* Start *
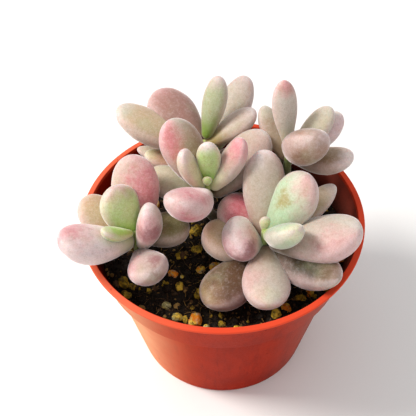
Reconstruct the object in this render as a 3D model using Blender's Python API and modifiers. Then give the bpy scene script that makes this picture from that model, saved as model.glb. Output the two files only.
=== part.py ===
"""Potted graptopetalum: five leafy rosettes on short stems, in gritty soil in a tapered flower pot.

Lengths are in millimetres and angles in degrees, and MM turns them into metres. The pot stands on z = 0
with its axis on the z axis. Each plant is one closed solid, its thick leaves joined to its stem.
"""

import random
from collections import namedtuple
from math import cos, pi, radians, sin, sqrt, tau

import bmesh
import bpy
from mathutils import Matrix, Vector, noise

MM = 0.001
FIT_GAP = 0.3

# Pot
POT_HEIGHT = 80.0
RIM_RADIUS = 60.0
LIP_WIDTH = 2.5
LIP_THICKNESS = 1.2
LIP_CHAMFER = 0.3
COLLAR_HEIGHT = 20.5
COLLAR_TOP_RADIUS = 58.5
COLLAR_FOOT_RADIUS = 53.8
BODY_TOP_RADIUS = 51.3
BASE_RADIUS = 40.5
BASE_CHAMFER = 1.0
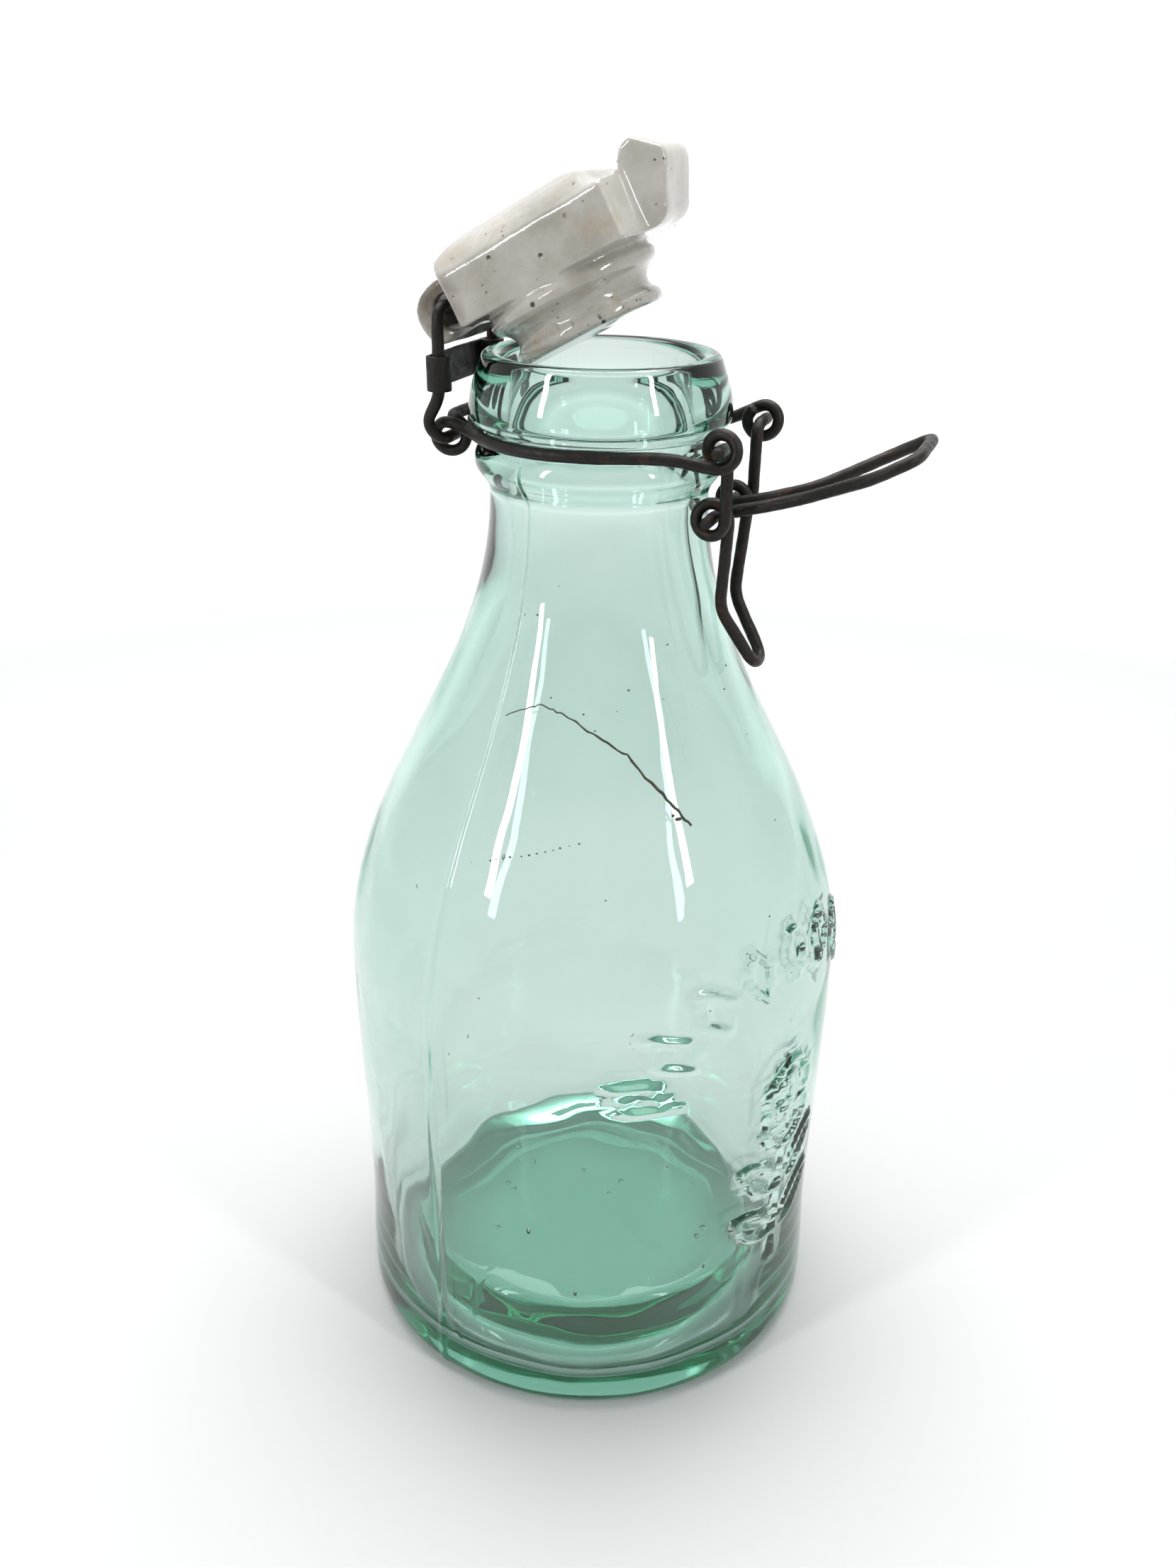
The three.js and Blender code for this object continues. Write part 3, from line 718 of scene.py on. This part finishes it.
* End *
■ Requirement
Reproduce the complete set of lines precisely as supplied.

■ Response to the exercise
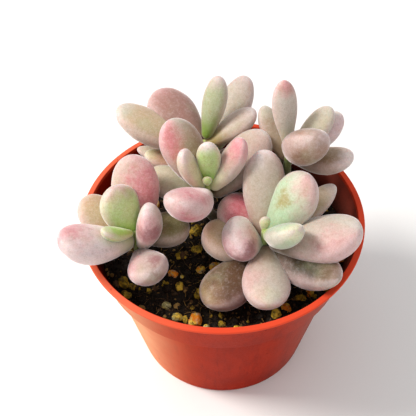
Reconstruct the object in this render as a 3D model using Blender's Python API and modifiers. Then give the bpy scene script that makes this picture from that model, saved as model.glb. Output the two files only.
=== part.py ===
"""Potted graptopetalum: five leafy rosettes on short stems, in gritty soil in a tapered flower pot.

Lengths are in millimetres and angles in degrees, and MM turns them into metres. The pot stands on z = 0
with its axis on the z axis. Each plant is one closed solid, its thick leaves joined to its stem.
"""

import random
from collections import namedtuple
from math import cos, pi, radians, sin, sqrt, tau

import bmesh
import bpy
from mathutils import Matrix, Vector, noise

MM = 0.001
FIT_GAP = 0.3

# Pot
POT_HEIGHT = 80.0
RIM_RADIUS = 60.0
LIP_WIDTH = 2.5
LIP_THICKNESS = 1.2
LIP_CHAMFER = 0.3
COLLAR_HEIGHT = 20.5
COLLAR_TOP_RADIUS = 58.5
COLLAR_FOOT_RADIUS = 53.8
BODY_TOP_RADIUS = 51.3
BASE_RADIUS = 40.5
BASE_CHAMFER = 1.0
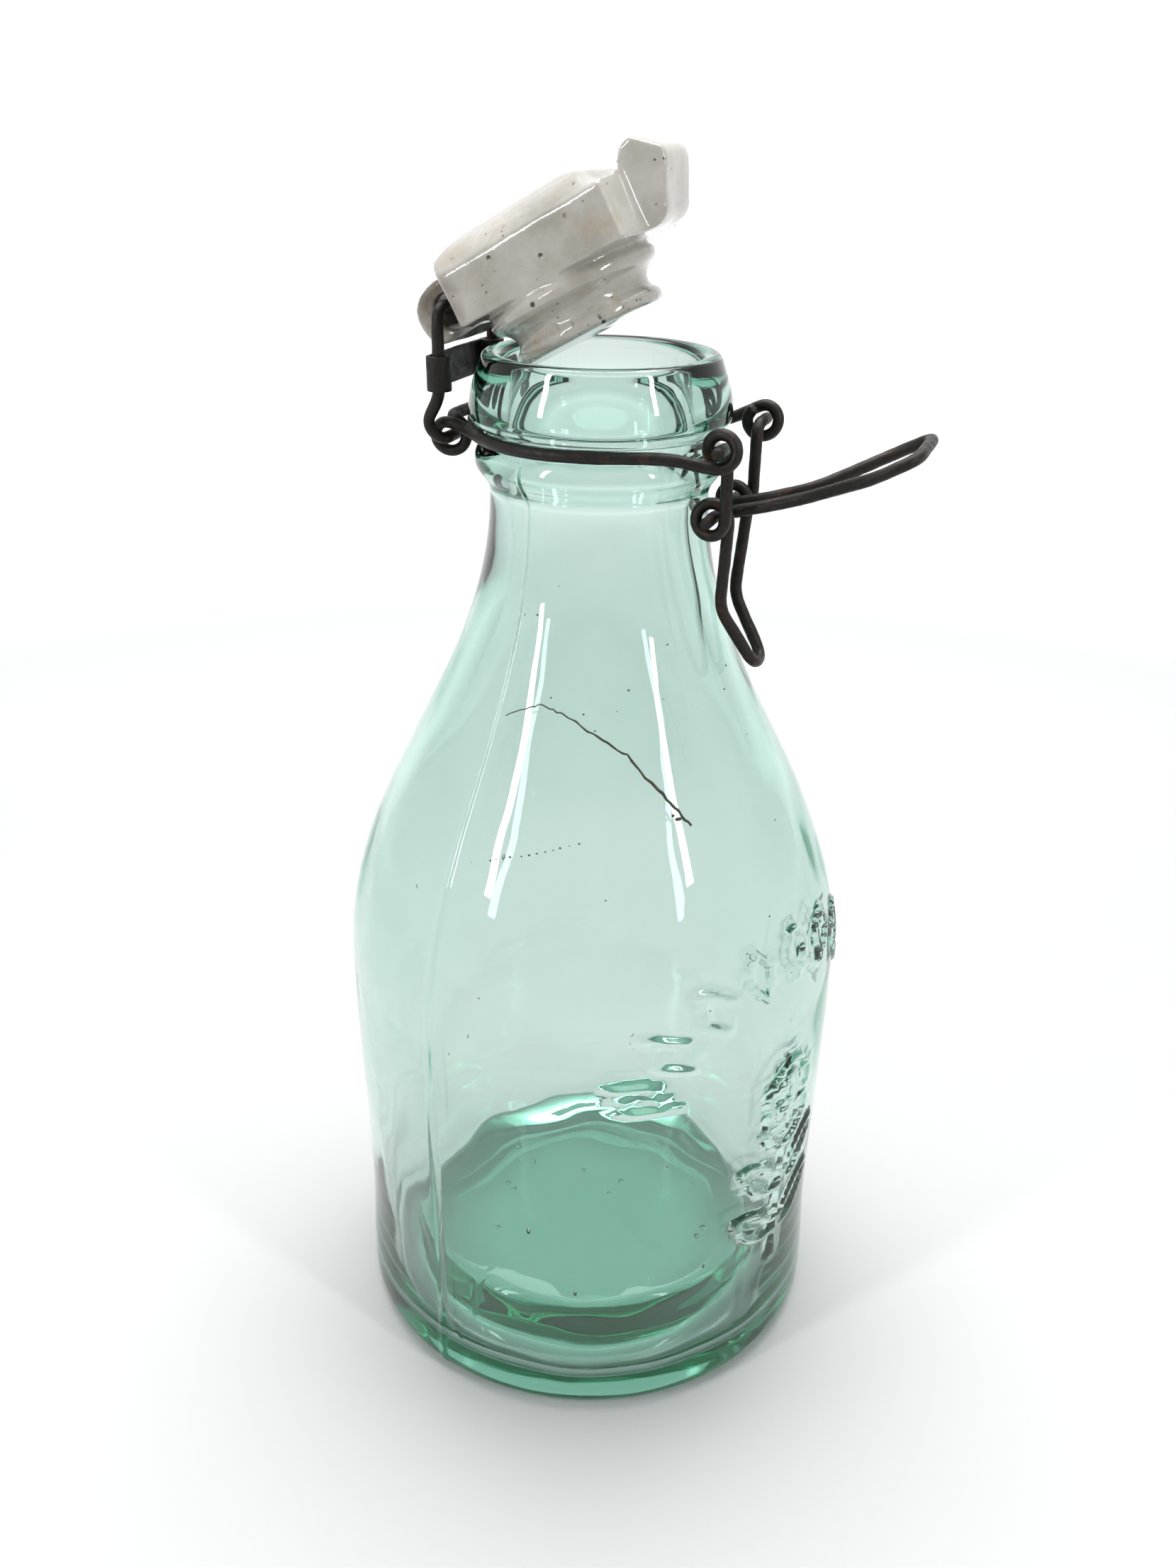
The three.js and Blender code for this object continues. Write part 3, from line 718 of scene.py on. This part finishes it.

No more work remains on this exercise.